#### DATA FOR THIS EXERCISE
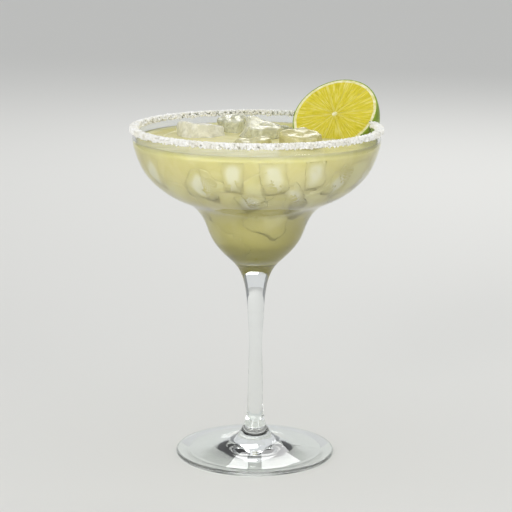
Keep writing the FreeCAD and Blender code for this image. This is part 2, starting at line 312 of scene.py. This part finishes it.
ice_looks = {"ice_1": frosted_ice, "ice_2": clear_ice, "ice_3": clear_ice,
             "ice_4": stained_ice, "ice_5": clear_ice, "ice_6": stained_ice}
melt_waves = bpy.data.textures.new("melt_waves", type="CLOUDS")
melt_waves.noise_scale = 9 * mm
melt_pits = bpy.data.textures.new("melt_pits", type="CLOUDS")
melt_pits.noise_scale = 2.6 * mm

for node, look in ice_looks.items():
    lump = merged_copy("floating_" + node, node)
    finish_with(lump, "REMESH", mode="VOXEL", voxel_size=0.6 * mm)
    finish_with(lump, "SMOOTH", factor=0.5, iterations=6)
    finish_with(lump, "DISPLACE", texture=melt_waves, texture_coords="LOCAL",
                strength=2.4 * mm, mid_level=0.62)
    finish_with(lump, "DISPLACE", texture=melt_pits, texture_coords="LOCAL",
                strength=0.2 * mm, mid_level=0.6)
    finish_with(lump, "SMOOTH", factor=0.5, iterations=4)
    pick(lump)
    bpy.ops.object.shade_smooth()
    lump.data.materials.append(look)
    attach(lump, "root")
    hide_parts(node)

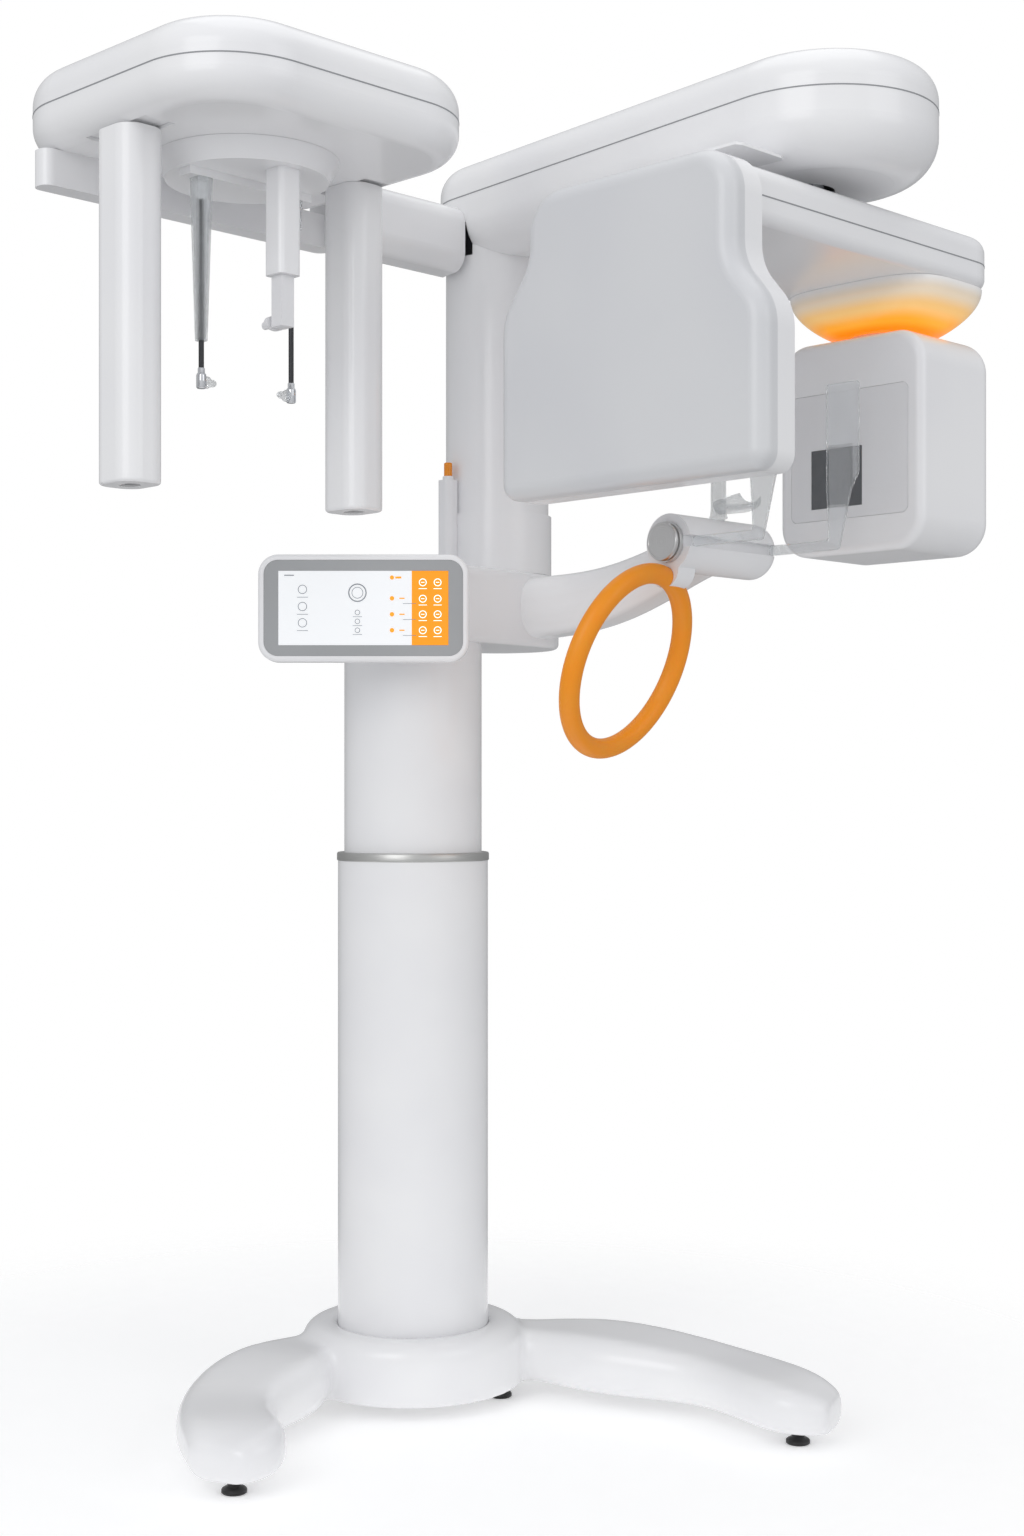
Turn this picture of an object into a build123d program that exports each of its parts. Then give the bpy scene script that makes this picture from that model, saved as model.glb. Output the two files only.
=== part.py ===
from build123d import *
import math
import os

# Floor-standing panoramic and cephalometric X-ray machine.
# Millimetres, +Z up.  The origin is on the floor under the axis of the lower column.
# The patient stands on the -Y side, facing the column, and the cephalometric arm runs to -X.

# ---- driving dimensions: base and column ----
FLOOR_GAP = 22.0          # underside of the base above the floor
HUB_R = 158.0
HUB_TOP_Z = 110.0
COLUMN_POCKET = 14.0      # depth the lower column stands in the hub
LEG_ROOT_WIDTH = 170.0
LEG_TIP_WIDTH = 126.0
LEG_TIP_HEIGHT = 62.0
LEFT_FOOT = (-446.0, -163.0)
RIGHT_FOOT = (205.0, -530.0)
LEFT_BOW = 0.22           # how far each leg bows sideways, as a share of its reach
RIGHT_BOW = 0.17
HUB_FEET = [(0.0, 0.0), (82.0, -95.0), (118.0, 40.0), (-20.0, 124.0)]
FOOT_PAD_R = 16.0
FOOT_PAD_T = 9.0
FOOT_STUD_R = 5.0
FOOT_STUD_INTO_BASE = 25.0
LOWER_COLUMN_R = 107.0
LOWER_COLUMN_WALL = 4.0
LOWER_COLUMN_TOP_Z = 764.0
COLLAR_T = 12.0
UPPER_COLUMN_R = 98.0
UPPER_COLUMN_WALL = 4.0
UPPER_COLUMN_FOOT_Z = 380.0
LIFT_DOWN = 240.0
RUN_FIT = 0.06            # radial clearance of a running fit
GAP = 0.3                 # clearance between covers and between bodies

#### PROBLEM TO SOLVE
Reproduce nothing but the lines from the line containing "Turn this picture" to the last line of the data, each exactly as written.

#### FINISHED ANSWER
Turn this picture of an object into a build123d program that exports each of its parts. Then give the bpy scene script that makes this picture from that model, saved as model.glb. Output the two files only.
=== part.py ===
from build123d import *
import math
import os

# Floor-standing panoramic and cephalometric X-ray machine.
# Millimetres, +Z up.  The origin is on the floor under the axis of the lower column.
# The patient stands on the -Y side, facing the column, and the cephalometric arm runs to -X.

# ---- driving dimensions: base and column ----
FLOOR_GAP = 22.0          # underside of the base above the floor
HUB_R = 158.0
HUB_TOP_Z = 110.0
COLUMN_POCKET = 14.0      # depth the lower column stands in the hub
LEG_ROOT_WIDTH = 170.0
LEG_TIP_WIDTH = 126.0
LEG_TIP_HEIGHT = 62.0
LEFT_FOOT = (-446.0, -163.0)
RIGHT_FOOT = (205.0, -530.0)
LEFT_BOW = 0.22           # how far each leg bows sideways, as a share of its reach
RIGHT_BOW = 0.17
HUB_FEET = [(0.0, 0.0), (82.0, -95.0), (118.0, 40.0), (-20.0, 124.0)]
FOOT_PAD_R = 16.0
FOOT_PAD_T = 9.0
FOOT_STUD_R = 5.0
FOOT_STUD_INTO_BASE = 25.0
LOWER_COLUMN_R = 107.0
LOWER_COLUMN_WALL = 4.0
LOWER_COLUMN_TOP_Z = 764.0
COLLAR_T = 12.0
UPPER_COLUMN_R = 98.0
UPPER_COLUMN_WALL = 4.0
UPPER_COLUMN_FOOT_Z = 380.0
LIFT_DOWN = 240.0
RUN_FIT = 0.06            # radial clearance of a running fit
GAP = 0.3                 # clearance between covers and between bodies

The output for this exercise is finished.